When a teacher provides examples for a student to study, these examples must
be informative, enabling a student to progress from their current state toward
a target concept or skill. Good teachers must therefore simultaneously infer
what students already know and adapt their teaching to students' changing state
of knowledge. There is increasing interest in using computational models,
particularly large language models, as pedagogical tools. As students, language
models in particular have shown a remarkable ability to adapt to new tasks
given small numbers of examples. But how effectively can these models adapt as
teachers to students of different types? To study this question, we introduce a
suite of models and evaluation methods we call AdapT. AdapT has two components:
(1) a collection of simulated Bayesian student models that can be used for
evaluation of automated teaching methods; (2) a platform for evaluation with
human students, to characterize the real-world effectiveness of these methods.
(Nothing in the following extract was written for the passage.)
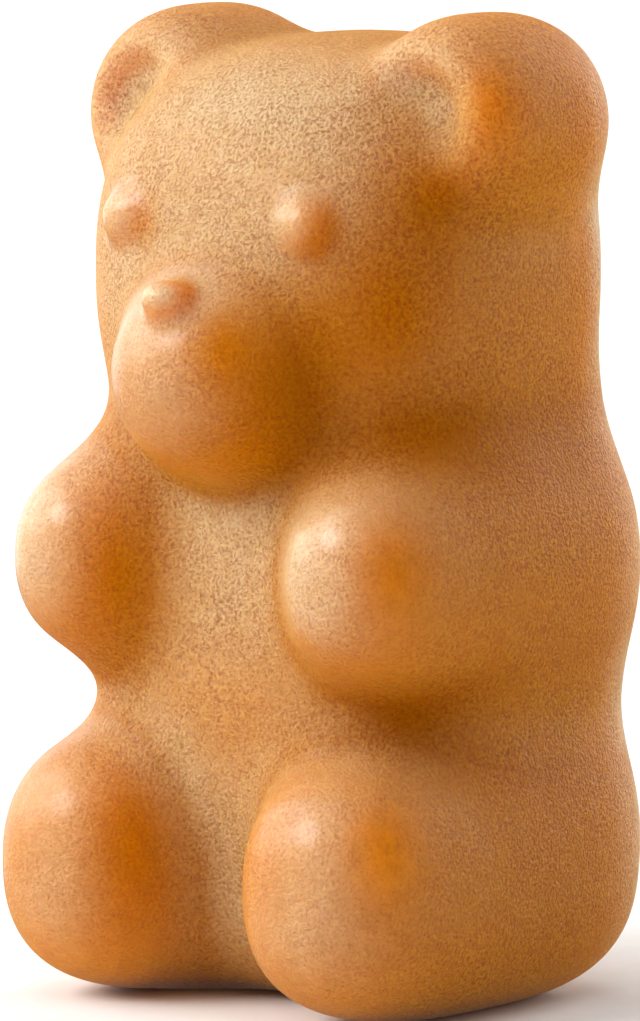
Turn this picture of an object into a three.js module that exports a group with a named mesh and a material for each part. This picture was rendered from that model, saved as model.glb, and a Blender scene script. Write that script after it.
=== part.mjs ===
// A moulded gummy bear of one piece, standing upright on the flat soles of its feet.
// Millimetres, +Z up. The bear faces -Y, its own left side is at +X, and x = 0 is its mirror plane.
// The origin is on the surface that it stands on, under the middle of its width and depth.

import * as THREE from "three";

// Driving dimensions: the pads.
// A pad is a cushion with a rounded outline seen from the front. Its values are how far its middle
// is to the side, half its width, its frontmost, widest and rearmost depth, its lowest and highest
// point, and how square it is: 2 is a true ellipse, and larger is squarer.
const TORSO = {
  side: 0, halfWidth: 5.4,
  front: -3.4, widest: 1.05, back: 5.65,
  low: 0.35, high: 15.4,
  outline: 3, frontEdge: 2.55, backEdge: 4,
};
const SEAT = {
  side: 0, halfWidth: 4.4,
  front: -2.8, widest: 1.2, back: 5.1,
  low: -0.1, high: 8,
  outline: 3, frontEdge: 3, backEdge: 3.4,
};
const HEAD = {
  side: 0, halfWidth: 5.37,
  front: -3.97, widest: 1.75, back: 4.75,
  low: 10.8, high: 21.14,
  outline: 2.5, frontEdge: 2.7, backEdge: 3.2,
};
const EAR = {
  side: 3.87, halfWidth: 2.22,
  front: -1.8, widest: 1.05, back: 3.85,
  low: 16.9, high: 21.68,
  outline: 2, frontEdge: 2.8, backEdge: 2.4,
};
const ARM = {
  side: 3.85, halfWidth: 2.07,
  front: -4.82, widest: 0.05, back: 4.65,
  low: 7.15, high: 12.25,
  outline: 2.2, frontEdge: 2.7, backEdge: 3.3,
};
const LEG = {
  side: 3.45, halfWidth: 2.48,
  front: -5.4, widest: 0.05, back: 5.3,
  low: -0.06, high: 6.12,
  outline: 2.35, frontEdge: 2.9, backEdge: 3.4,
};

// Driving dimensions: the balls.
// A ball is an ellipsoid, with its centre and its radii along X, Y and Z.
const SNOUT = { centre: [0, -3.315, 13.95], radii: [2.4, 2.35, 2.35] };
const NOSE = { centre: [0, -4.87, 15.52], radii: [0.66, 0.66, 0.62] };
const EYE = { centre: [2.42, -3.35, 17.1], radii: [0.66, 0.6, 0.66] };
const EAR_HOLLOW = { centre: [3.97, -2.35, 19.65], radii: [1.3, 1.15, 1.4] };

// How wide the soft hollow is where one form runs into the next.
const NECK_BLEND = 1.5;
const SEAT_BLEND = 0.4;
const EAR_RIM_BLEND = 0.7;
const EAR_ROOT_BLEND = 0.8;
const SNOUT_BLEND = 0.95;
const ARM_BLEND = 1.5;
const LEG_BLEND = 1.2;
const SMALL_BLEND = 0.35;

// The surface is made from a lattice of cells. Each stretch has its end and the step up to it:
// the steps are short across the face and ears, and longer on the plain sides, back and belly.
const X_FROM = -6.7;
const X_STRETCHES = [[-3.2, 0.52], [3.2, 0.41], [6.7, 0.52]];
const Y_FROM = -6.3;
const Y_STRETCHES = [[-2.6, 0.4], [3.4, 0.6], [6.2, 0.48]];
const Z_FROM = -0.8;
const Z_STRETCHES = [[1.2, 0.48], [12, 0.66], [18.2, 0.38], [22.2, 0.46]];
const RELAX_ROUNDS = 3;
const SURFACE_ROUNDS = 4;

// A number too small to see, which keeps a division by zero away, and how far apart two points are
// where a slope is measured.
const TINY = 1e-9;
const PROBE = 1e-3;

const COLOUR = 0xd98f45;
const ROUGHNESS = 0.42;

// The distance to a pad's surface, near enough: negative inside, positive outside.
function padDistance(x, y, z, pad) {
  const inFront = y < pad.widest;
  const edge = inFront ? pad.frontEdge : pad.backEdge;
  const halfDepth = inFront ? pad.widest - pad.front : pad.back - pad.widest;
  const halfHeight = (pad.high - pad.low) / 2;
  const u = Math.abs(x - pad.side) / pad.halfWidth + TINY;
  const v = Math.abs(y - pad.widest) / halfDepth + TINY;
  const w = Math.abs(z - (pad.low + pad.high) / 2) / halfHeight + TINY;
  const outline = Math.pow(u, pad.outline) + Math.pow(w, pad.outline);
  const size = Math.pow(Math.pow(outline, edge / pad.outline) + Math.pow(v, edge), 1 / edge);
  const shared = Math.pow(size, 1 - edge);
  const across = shared * Math.pow(outline, edge / pad.outline - 1);
  const slope = Math.hypot(
    (across * Math.pow(u, pad.outline - 1)) / pad.halfWidth,
    (shared * Math.pow(v, edge - 1)) / halfDepth,
    (across * Math.pow(w, pad.outline - 1)) / halfHeight,
  );
  return (size - 1) / (slope + TINY);
}

// The same for a ball.
function ballDistance(x, y, z, ball) {
  const dx = x - ball.centre[0];
  const dy = y - ball.centre[1];
  const dz = z - ball.centre[2];
  const [rx, ry, rz] = ball.radii;
  const size = Math.hypot(dx / rx, dy / ry, dz / rz);
  const slope = Math.hypot(dx / rx ** 2, dy / ry ** 2, dz / rz ** 2);
  return (size * (size - 1)) / (slope + TINY);
}

// Two forms joined with a soft hollow between them, and one form with another taken away.
function join(a, b, blend) {
  const share = Math.min(Math.max(0.5 + (0.5 * (b - a)) / blend, 0), 1);
  return b + (a - b) * share - blend * share * (1 - share);
}
function carve(a, b, blend) {
  return -join(-a, b, blend);
}

// The distance to the bear's surface. The paired parts are measured on the +X side for both.
function bearDistance(x, y, z) {
  const side = Math.abs(x);
  const ear = carve(padDistance(side, y, z, EAR), ballDistance(side, y, z, EAR_HOLLOW), EAR_RIM_BLEND);
  let distance = padDistance(x, y, z, TORSO);
  distance = join(distance, padDistance(x, y, z, SEAT), SEAT_BLEND);
  distance = join(distance, padDistance(x, y, z, HEAD), NECK_BLEND);
  distance = join(distance, ear, EAR_ROOT_BLEND);
  distance = join(distance, ballDistance(x, y, z, SNOUT), SNOUT_BLEND);
  distance = join(distance, padDistance(side, y, z, ARM), ARM_BLEND);
  distance = join(distance, padDistance(side, y, z, LEG), LEG_BLEND);
  distance = join(distance, ballDistance(x, y, z, NOSE), SMALL_BLEND);
  distance = join(distance, ballDistance(side, y, z, EYE), SMALL_BLEND);
  return distance;
}

// The lattice's places along one axis.
function stations(from, stretches) {
  const places = [from];
  let start = from;
  for (const [end, step] of stretches) {
    const count = Math.round((end - start) / step);
    for (let i = 1; i <= count; i += 1) {
      places.push(start + ((end - start) * i) / count);
    }
    start = end;
  }
  return places;
}

// A point moved straight onto the bear's surface.
function ontoSurface(point) {
  for (let round = 0; round < SURFACE_ROUNDS; round += 1) {
    const { x, y, z } = point;
    const slope = new THREE.Vector3(
      bearDistance(x + PROBE, y, z) - bearDistance(x - PROBE, y, z),
      bearDistance(x, y + PROBE, z) - bearDistance(x, y - PROBE, z),
      bearDistance(x, y, z + PROBE) - bearDistance(x, y, z - PROBE),
    ).divideScalar(2 * PROBE);
    point.addScaledVector(slope, -bearDistance(x, y, z) / slope.lengthSq());
  }
  return point;
}

// The surface as a mesh: one vertex in each cell that the surface passes through, and one
// four-sided face around each lattice edge that it crosses.
function surfaceGeometry() {
  const xs = stations(X_FROM, X_STRETCHES);
  const ys = stations(Y_FROM, Y_STRETCHES);
  const zs = stations(Z_FROM, Z_STRETCHES);
  const index = (i, j, k) => (i * ys.length + j) * zs.length + k;
  const corner = (i, j, k) => new THREE.Vector3(xs[i], ys[j], zs[k]);

  const distances = new Float64Array(xs.length * ys.length * zs.length);
  for (let i = 0; i < xs.length; i += 1) {
    for (let j = 0; j < ys.length; j += 1) {
      for (let k = 0; k < zs.length; k += 1) {
        distances[index(i, j, k)] = bearDistance(xs[i], ys[j], zs[k]);
      }
    }
  }

  const AXES = [[1, 0, 0], [0, 1, 0], [0, 0, 1]];
  const vertices = [];
  const vertexOfCell = new Map();
  const vertexIn = (i, j, k) => {
    const key = index(i, j, k);
    if (!vertexOfCell.has(key)) {
      const middle = new THREE.Vector3();
      let crossings = 0;
      AXES.forEach(([ax, ay, az], axis) => {
        const [bx, by, bz] = AXES[(axis + 1) % 3];
        const [cx, cy, cz] = AXES[(axis + 2) % 3];
        for (const [b, c] of [[0, 0], [1, 0], [0, 1], [1, 1]]) {
          const start = [i + b * bx + c * cx, j + b * by + c * cy, k + b * bz + c * cz];
          const end = [start[0] + ax, start[1] + ay, start[2] + az];
          const here = distances[index(...start)];
          const there = distances[index(...end)];
          if (here < 0 !== there < 0) {
            middle.add(corner(...start).lerp(corner(...end), here / (here - there)));
            crossings += 1;
          }
        }
      });
      vertexOfCell.set(key, vertices.length);
      vertices.push(ontoSurface(middle.divideScalar(crossings)));
    }
    return vertexOfCell.get(key);
  };

  const quads = [];
  for (let i = 1; i < xs.length - 1; i += 1) {
    for (let j = 1; j < ys.length - 1; j += 1) {
      for (let k = 1; k < zs.length - 1; k += 1) {
        const inside = distances[index(i, j, k)] < 0;
        AXES.forEach(([ax, ay, az], axis) => {
          if (inside === distances[index(i + ax, j + ay, k + az)] < 0) {
            return;
          }
          const [bx, by, bz] = AXES[(axis + 1) % 3];
          const [cx, cy, cz] = AXES[(axis + 2) % 3];
          const around = [
            vertexIn(i, j, k),
            vertexIn(i - bx, j - by, k - bz),
            vertexIn(i - bx - cx, j - by - cy, k - bz - cz),
            vertexIn(i - cx, j - cy, k - cz),
          ];
          quads.push(inside ? around : around.reverse());
        });
      }
    }
  }

  // Each vertex moves to the middle of its neighbours, along the surface, to even out the faces.
  for (let round = 0; round < RELAX_ROUNDS; round += 1) {
    const sums = vertices.map(() => new THREE.Vector3());
    const counts = vertices.map(() => 0);
    for (const quad of quads) {
      quad.forEach((vertex, turn) => {
        sums[vertex].add(vertices[quad[(turn + 1) % 4]]);
        counts[vertex] += 1;
      });
    }
    vertices.forEach((vertex, n) => {
      vertex.copy(ontoSurface(sums[n].divideScalar(counts[n])));
    });
  }

  // The soles are flat where the form would go below the surface that it stands on.
  for (const vertex of vertices) {
    vertex.z = Math.max(vertex.z, 0);
  }

  // Each four-sided face becomes two triangles along its shorter diagonal.
  const triangles = [];
  for (const [a, b, c, d] of quads) {
    if (vertices[a].distanceTo(vertices[c]) < vertices[b].distanceTo(vertices[d])) {
      triangles.push(a, b, c, a, c, d);
    } else {
      triangles.push(a, b, d, b, c, d);
    }
  }

  const geometry = new THREE.BufferGeometry();
  geometry.setAttribute("position", new THREE.Float32BufferAttribute(vertices.flatMap((v) => v.toArray()), 3));
  geometry.setIndex(triangles);
  geometry.computeVertexNormals();
  return geometry;
}

const gum = new THREE.MeshStandardMaterial({ color: COLOUR, roughness: ROUGHNESS, metalness: 0 });
const bear = new THREE.Mesh(surfaceGeometry(), gum);
bear.name = "bear";

const part = new THREE.Group();
part.add(bear);

export default part;
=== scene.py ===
"""A moulded gummy bear of caramel gum, standing upright on a pale studio floor.

The bear faces -Y and its own left side is at +X. Its form is worked out in millimetres, and its
mesh and everything else in the scene are in metres.
"""

import math

import bpy
import numpy as np
from mathutils import Matrix, Vector


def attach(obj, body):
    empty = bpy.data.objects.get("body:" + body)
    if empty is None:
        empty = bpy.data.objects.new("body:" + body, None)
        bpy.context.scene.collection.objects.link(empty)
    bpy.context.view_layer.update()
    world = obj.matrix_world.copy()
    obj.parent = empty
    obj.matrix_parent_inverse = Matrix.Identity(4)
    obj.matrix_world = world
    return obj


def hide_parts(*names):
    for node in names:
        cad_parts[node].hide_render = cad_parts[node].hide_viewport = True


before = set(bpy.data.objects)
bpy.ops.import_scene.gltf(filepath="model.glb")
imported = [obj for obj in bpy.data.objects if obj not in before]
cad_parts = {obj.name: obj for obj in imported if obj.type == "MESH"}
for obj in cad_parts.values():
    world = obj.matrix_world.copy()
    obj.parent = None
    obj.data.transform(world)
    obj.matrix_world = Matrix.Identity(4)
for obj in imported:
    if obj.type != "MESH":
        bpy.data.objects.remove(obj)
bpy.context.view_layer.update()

MM = 0.001


# Form of the bear, in millimetres

# Keeps a division or a power away from nought.
TINY = 1e-9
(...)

We additionally introduce (3) AToM, a new probabilistic model for adaptive
teaching that jointly infers students' past beliefs and optimizes for the
correctness of future beliefs. In evaluations of simulated students across
three learning domains (fraction arithmetic, English morphology, function
learning), AToM systematically outperforms LLM-based and standard Bayesian
teaching models. In human experiments, both AToM and LLMs outperform
non-adaptive random example selection. Our results highlight both the
difficulty of the adaptive teaching task and the potential of learned adaptive
models for solving it.